▶ _COLLECTED MATERIAL_:
* start *
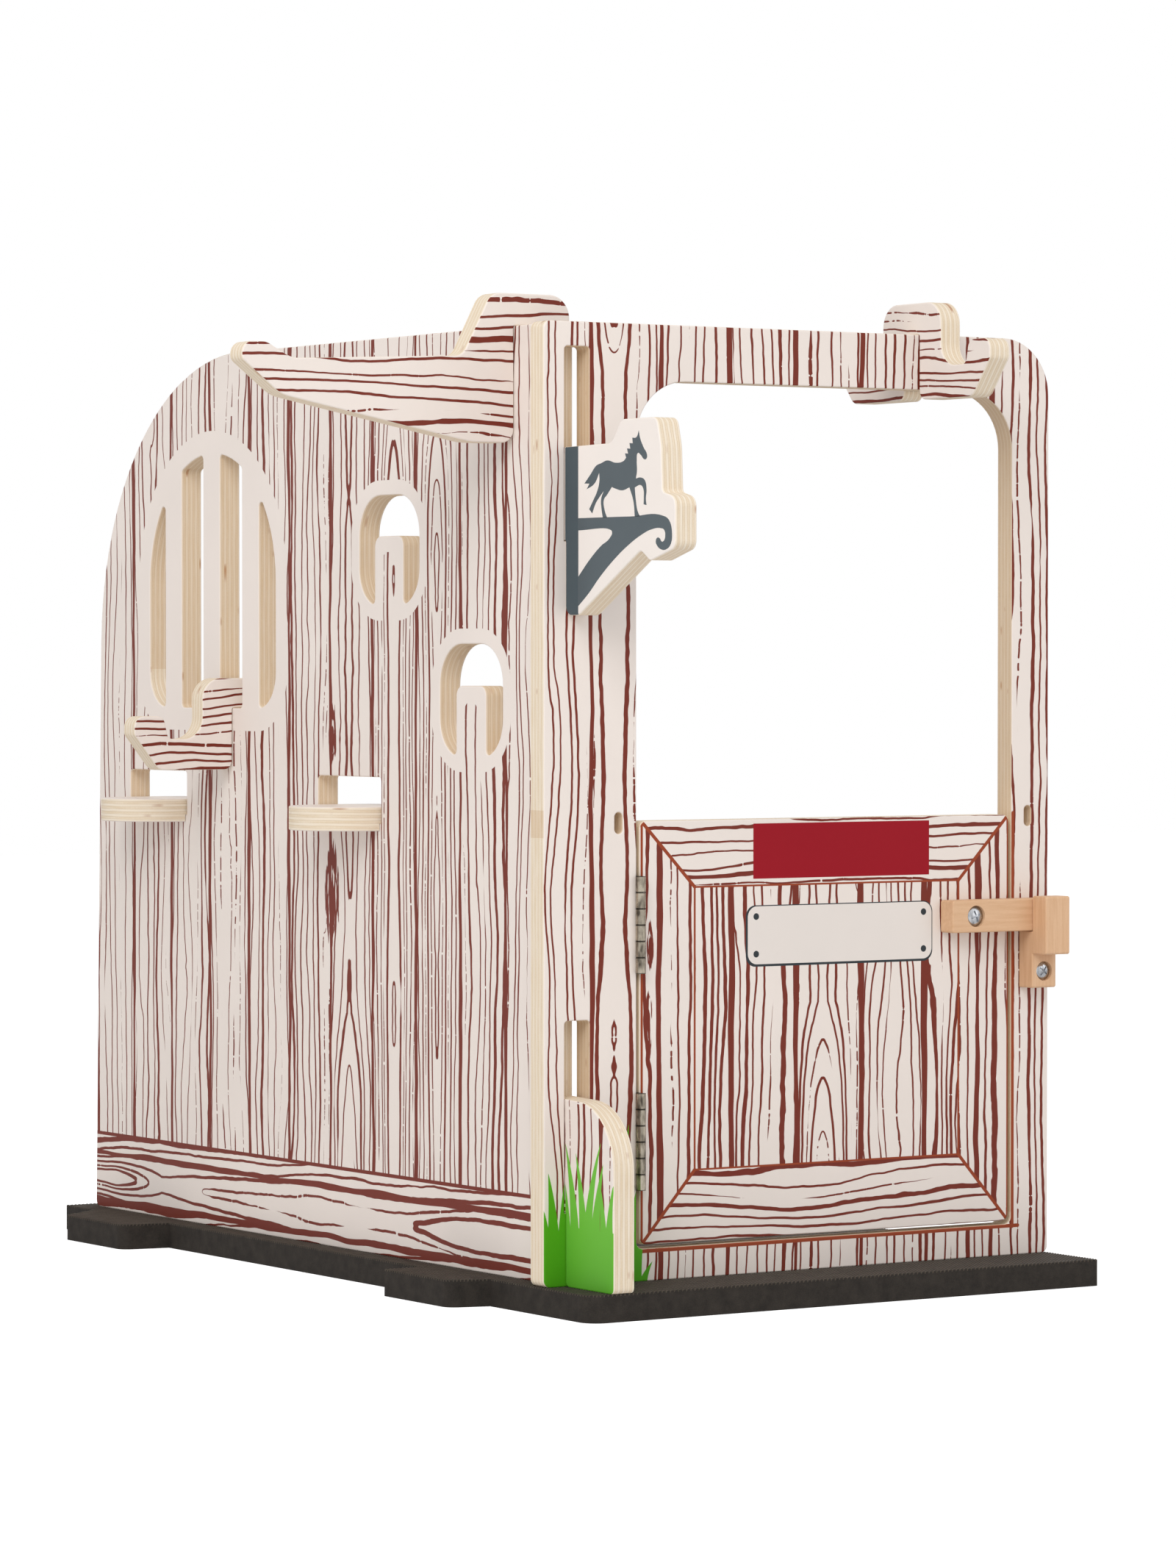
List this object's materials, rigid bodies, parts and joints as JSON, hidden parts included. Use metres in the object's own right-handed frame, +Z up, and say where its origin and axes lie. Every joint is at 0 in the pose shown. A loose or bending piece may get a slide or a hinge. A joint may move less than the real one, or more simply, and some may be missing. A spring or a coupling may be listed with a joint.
{
  "type": "toy stable",
  "caption": "Flat-pack wooden toy stable in printed birch plywood: a half door on butt hinges, a hook-in side wall with arched window, tack hooks, saddle rack and shelves on a foam mat",
  "frame": {"origin": "middle of the mat's underside, the mat's jigsaw tabs left out of the count", "axes": "+Z up, -Y out of the doorway to the front, so +X is to the right of somebody who looks at the door"},
  "size_m": [0.4681, 0.6201, 0.5207],
  "materials": {
    "printed_birch": "birch plywood, its faces printed cream with brown board lines, its edges bare",
    "beech": "sanded beech, satin",
    "hinge_steel": "nickel-plated, dulled",
    "screw_steel": "zinc-plated, bright",
    "mat": "foam, finely ribbed on top"
  },
  "bodies": {
    "base": {"mat": "mat", "front_wall": "printed_birch", "lower_hinge_wall_leaf": "hinge_steel", "upper_hinge_wall_leaf": "hinge_steel", "lower_hinge_pin": "hinge_steel", "upper_hinge_pin": "hinge_steel", "wall_leaf_screws": "screw_steel", "latch_keeper": "beech", "keeper_screw": "screw_steel"},
    "door": {"door": "printed_birch", "lower_hinge_door_leaf": "hinge_steel", "upper_hinge_door_leaf": "hinge_steel", "door_leaf_screws": "screw_steel", "latch_screw": "screw_steel"},
    "latch": {"latch_arm": "beech"},
    "side": {"side_wall": "printed_birch"},
    "rack": {"saddle_rack": "printed_birch"},
    "rail_hook": {"rail_hook": "printed_birch"},
    "window_hook": {"window_hook": "printed_birch"},
    "front_shelf": {"front_shelf": "printed_birch"},
    "rear_shelf": {"rear_shelf": "printed_birch"}
  },
  "joints": [
    {"name": "door_swing", "type": "hinge", "parent": "base", "child": "door", "pos_m": [-0.1032, -0.2407, 0.1415], "axis": [0, 0, -1], "range_deg": [0, 120]},
    {"name": "latch_turn", "type": "hinge", "parent": "door", "child": "latch", "pos_m": [0.1039, -0.2444, 0.1967], "axis": [0, -1, 0], "range_deg": [0, 300]},
    {"name": "side_wall_lift", "type": "slide", "parent": "base", "child": "side", "axis": [0, 0, 1], "range_m": [0, 0.038]},
    {"name": "saddle_rack_lift", "type": "slide", "parent": "side", "child": "rack", "axis": [0, 0, 1], "range_m": [0, 0.08]},
    {"name": "rail_hook_lift", "type": "slide", "parent": "base", "child": "rail_hook", "axis": [0, 0, 1], "range_m": [0, 0.06]},
    {"name": "window_hook_lift", "type": "slide", "parent": "side", "child": "window_hook", "axis": [0, 0, 1], "range_m": [0, 0.05]},
    {"name": "front_shelf_lift", "type": "slide", "parent": "side", "child": "front_shelf", "axis": [0, 0, 1], "range_m": [0, 0.015]},
    {"name": "rear_shelf_lift", "type": "slide", "parent": "side", "child": "rear_shelf", "axis": [0, 0, 1], "range_m": [0, 0.015]}
  ]
}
* end *
▶ _EXERCISE AIM_:
Looking at the data above, show all lines where the word "slide" occurs.

▶ _WORKED ANSWER_:
List this object's materials, rigid bodies, parts and joints as JSON, hidden parts included. Use metres in the object's own right-handed frame, +Z up, and say where its origin and axes lie. Every joint is at 0 in the pose shown. A loose or bending piece may get a slide or a hinge. A joint may move less than the real one, or more simply, and some may be missing. A spring or a coupling may be listed with a joint.
    {"name": "side_wall_lift", "type": "slide", "parent": "base", "child": "side", "axis": [0, 0, 1], "range_m": [0, 0.038]},
    {"name": "saddle_rack_lift", "type": "slide", "parent": "side", "child": "rack", "axis": [0, 0, 1], "range_m": [0, 0.08]},
    {"name": "rail_hook_lift", "type": "slide", "parent": "base", "child": "rail_hook", "axis": [0, 0, 1], "range_m": [0, 0.06]},
    {"name": "window_hook_lift", "type": "slide", "parent": "side", "child": "window_hook", "axis": [0, 0, 1], "range_m": [0, 0.05]},
    {"name": "front_shelf_lift", "type": "slide", "parent": "side", "child": "front_shelf", "axis": [0, 0, 1], "range_m": [0, 0.015]},
    {"name": "rear_shelf_lift", "type": "slide", "parent": "side", "child": "rear_shelf", "axis": [0, 0, 1], "range_m": [0, 0.015]}